Comment by saghm

Comment by saghm a day ago

9 replies

I often tell younger engineers that the human brain is the slowest, lowest-memory, and most error-prone runtime for a program. If they're stuck trying to figure out a bug, one of the most effective things they can do is validate their assumptions about what's happening, because there wouldn't be a bug if everything was happening exactly according to expectations.

alphazard a day ago

> wouldn't be a bug if everything was happening exactly according to expectations

This isn't quite true, especially concerning distributed systems. It's relatively common for a software system to be broken by design. It's not that the developer didn't know how to use the programming language to get the computer to do what they want. It's that what the developer wanted reflects a poor model of the world, a logical inconsistency, or just a behavior which is confusing to users.

  • saghm a day ago

    Keep in mind I said that this is advice I give junior engineers specifically; they shouldn't be the ones responsible for designing distributed systems in the first place. For someone in that part of their career, this advice is meant to help to learn the skills the need to solve the problems they're dealing with, and it's not intended to be universal to all circumstances, just a useful thing to keep i mind.

  • monocasa a day ago

    That sounds distinctly like an expectation that didn't hold.

    • Stefan-H a day ago

      "a poor model of the world, a logical inconsistency, or just a behavior which is confusing to users" I expect when I pull from the queue (but it was designed non-atomically) that I will be guaranteed to only grab the item once and only once, even after a failure. That expectation is wrong, but the developer may have implemented their intent perfectly, they just didn't understand that there are error cases they didn't account for.

wruza a day ago

That’s why I learned to log literally everything into stdout unless a process is time-sensitive and it’s deep production and it passed the mark where bugs and insights occur once a month+ and there’s zero chance someone asking me what exactly happenes with X at Y afternoon-ish last Friday.

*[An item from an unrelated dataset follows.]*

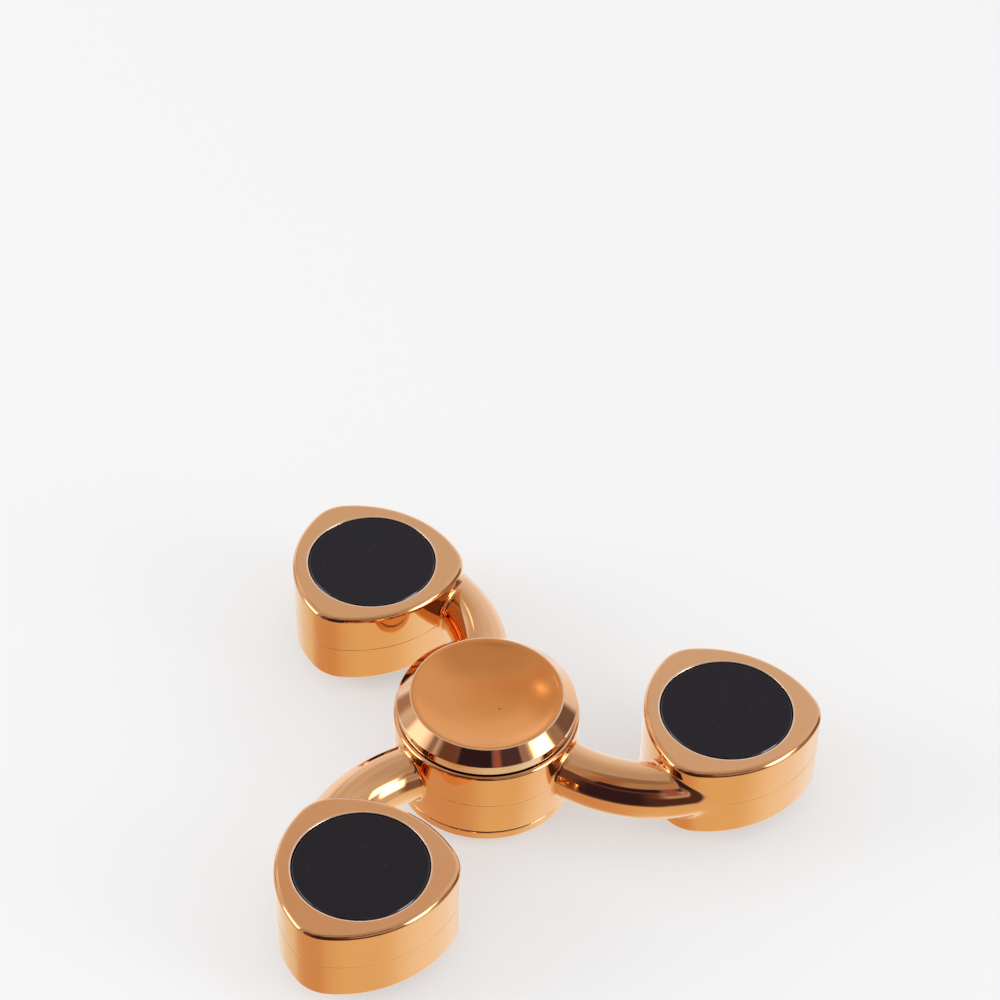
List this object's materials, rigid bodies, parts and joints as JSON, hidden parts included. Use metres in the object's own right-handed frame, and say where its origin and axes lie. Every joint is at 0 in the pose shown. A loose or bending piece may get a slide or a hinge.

The obvious exception are recursive number-fiddling algos which would spam gigabytes of output due to big N.

This way I can just read assumptions and see branches taken and what’s wrong as if it was written in plain text.

When I see klocs without a single log statement, to me it’s readonly and not worth touching. If you’re stuck with a bug, log everything and you’ll see it right there.

  • jimbokun a day ago

    For large systems the cost of maintaining all of those logs in a searchable system can be prohibitive.

    • lanstin a day ago

      Just reduce the time horizon you keep the logs until you can afford it. Also, as he mentioned, once a system is getting bugs infrequently, you can lower the log level. My standard is to have a log msg for each branch in the code. In C, I would use macros to also have a count of all the fmt strings the log package encountered (so I still got a sort of profile of the logic flows encountered, but not have the sprintf expense), but I haven't figured out an efficient way to do that in Go yet (i.e. not using introspection).

nfw2 a day ago

This is one of the reasons I think that the push towards server-side UI is misguided. It's much easier to walk through the runtime of a program running locally than it is to step through a render that's distributed across a network.